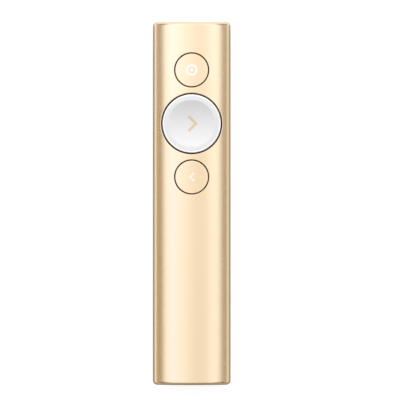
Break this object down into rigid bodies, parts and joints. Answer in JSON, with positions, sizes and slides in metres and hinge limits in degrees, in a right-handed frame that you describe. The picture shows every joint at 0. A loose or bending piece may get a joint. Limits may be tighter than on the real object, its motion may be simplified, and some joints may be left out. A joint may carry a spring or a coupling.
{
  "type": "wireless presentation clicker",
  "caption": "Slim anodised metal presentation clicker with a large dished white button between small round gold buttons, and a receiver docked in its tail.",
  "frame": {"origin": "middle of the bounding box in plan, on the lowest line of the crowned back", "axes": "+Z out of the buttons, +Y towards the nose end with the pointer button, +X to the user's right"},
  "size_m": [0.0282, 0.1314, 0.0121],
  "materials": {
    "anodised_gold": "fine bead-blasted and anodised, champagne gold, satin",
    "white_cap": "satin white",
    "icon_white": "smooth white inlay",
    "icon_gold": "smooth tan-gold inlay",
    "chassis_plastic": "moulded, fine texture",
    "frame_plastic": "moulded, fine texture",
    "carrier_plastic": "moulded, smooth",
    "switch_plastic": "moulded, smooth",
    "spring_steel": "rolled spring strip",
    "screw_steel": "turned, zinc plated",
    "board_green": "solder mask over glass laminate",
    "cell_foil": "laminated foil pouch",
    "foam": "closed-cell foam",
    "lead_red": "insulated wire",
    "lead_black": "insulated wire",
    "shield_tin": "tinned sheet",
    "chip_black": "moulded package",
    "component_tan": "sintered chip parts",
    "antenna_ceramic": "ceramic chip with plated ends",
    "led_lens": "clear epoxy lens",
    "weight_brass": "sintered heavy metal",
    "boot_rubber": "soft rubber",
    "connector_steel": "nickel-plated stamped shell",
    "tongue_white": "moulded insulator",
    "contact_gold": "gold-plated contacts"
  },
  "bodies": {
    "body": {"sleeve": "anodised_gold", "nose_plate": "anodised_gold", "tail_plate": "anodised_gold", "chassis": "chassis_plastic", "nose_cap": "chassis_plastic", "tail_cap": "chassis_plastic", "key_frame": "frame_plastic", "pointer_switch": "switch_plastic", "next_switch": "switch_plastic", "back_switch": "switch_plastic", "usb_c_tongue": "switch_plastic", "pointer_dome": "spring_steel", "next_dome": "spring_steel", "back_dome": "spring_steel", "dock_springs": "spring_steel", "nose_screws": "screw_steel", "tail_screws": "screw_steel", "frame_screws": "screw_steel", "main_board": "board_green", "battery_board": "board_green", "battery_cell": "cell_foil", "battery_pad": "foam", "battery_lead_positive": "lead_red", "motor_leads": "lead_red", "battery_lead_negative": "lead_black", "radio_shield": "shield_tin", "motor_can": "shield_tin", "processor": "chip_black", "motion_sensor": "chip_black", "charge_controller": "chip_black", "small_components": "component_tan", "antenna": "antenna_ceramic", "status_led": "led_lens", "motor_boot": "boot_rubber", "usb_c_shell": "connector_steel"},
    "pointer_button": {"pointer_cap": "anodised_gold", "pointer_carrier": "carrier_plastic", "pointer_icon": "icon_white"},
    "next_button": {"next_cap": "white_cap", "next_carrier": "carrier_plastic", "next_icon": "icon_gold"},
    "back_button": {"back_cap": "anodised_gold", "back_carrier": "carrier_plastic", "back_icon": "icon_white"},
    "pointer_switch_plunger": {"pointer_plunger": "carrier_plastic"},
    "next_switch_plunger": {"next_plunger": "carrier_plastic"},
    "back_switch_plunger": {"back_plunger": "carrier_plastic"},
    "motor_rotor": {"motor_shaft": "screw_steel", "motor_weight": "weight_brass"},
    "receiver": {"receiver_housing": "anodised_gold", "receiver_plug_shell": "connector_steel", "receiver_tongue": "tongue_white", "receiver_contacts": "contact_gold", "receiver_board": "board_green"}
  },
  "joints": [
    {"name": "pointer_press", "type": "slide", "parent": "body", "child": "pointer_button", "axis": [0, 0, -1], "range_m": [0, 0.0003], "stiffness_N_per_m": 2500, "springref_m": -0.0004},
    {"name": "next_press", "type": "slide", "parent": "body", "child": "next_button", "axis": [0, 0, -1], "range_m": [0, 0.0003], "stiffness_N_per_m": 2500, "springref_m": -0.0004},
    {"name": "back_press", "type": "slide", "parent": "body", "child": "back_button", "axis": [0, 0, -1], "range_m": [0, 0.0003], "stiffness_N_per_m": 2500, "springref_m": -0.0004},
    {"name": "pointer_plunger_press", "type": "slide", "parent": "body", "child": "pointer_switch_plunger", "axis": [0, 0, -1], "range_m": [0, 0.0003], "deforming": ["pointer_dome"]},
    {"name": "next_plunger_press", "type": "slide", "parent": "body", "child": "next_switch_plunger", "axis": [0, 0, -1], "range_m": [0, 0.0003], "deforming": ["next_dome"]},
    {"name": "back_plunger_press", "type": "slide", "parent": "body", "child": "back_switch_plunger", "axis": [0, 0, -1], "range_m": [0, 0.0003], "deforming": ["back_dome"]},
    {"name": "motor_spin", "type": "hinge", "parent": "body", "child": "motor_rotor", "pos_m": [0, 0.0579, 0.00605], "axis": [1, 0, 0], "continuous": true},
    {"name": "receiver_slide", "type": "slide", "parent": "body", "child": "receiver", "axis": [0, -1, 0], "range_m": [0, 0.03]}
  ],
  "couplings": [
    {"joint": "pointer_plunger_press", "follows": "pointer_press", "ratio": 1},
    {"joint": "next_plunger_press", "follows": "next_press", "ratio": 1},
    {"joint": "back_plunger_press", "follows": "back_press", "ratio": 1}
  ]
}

■ ■ ■

Exercise goal |
Using the listing above, pull out all lines that hold the word "bodies".

Worked solution |
Break this object down into rigid bodies, parts and joints. Answer in JSON, with positions, sizes and slides in metres and hinge limits in degrees, in a right-handed frame that you describe. The picture shows every joint at 0. A loose or bending piece may get a joint. Limits may be tighter than on the real object, its motion may be simplified, and some joints may be left out. A joint may carry a spring or a coupling.
  "bodies": {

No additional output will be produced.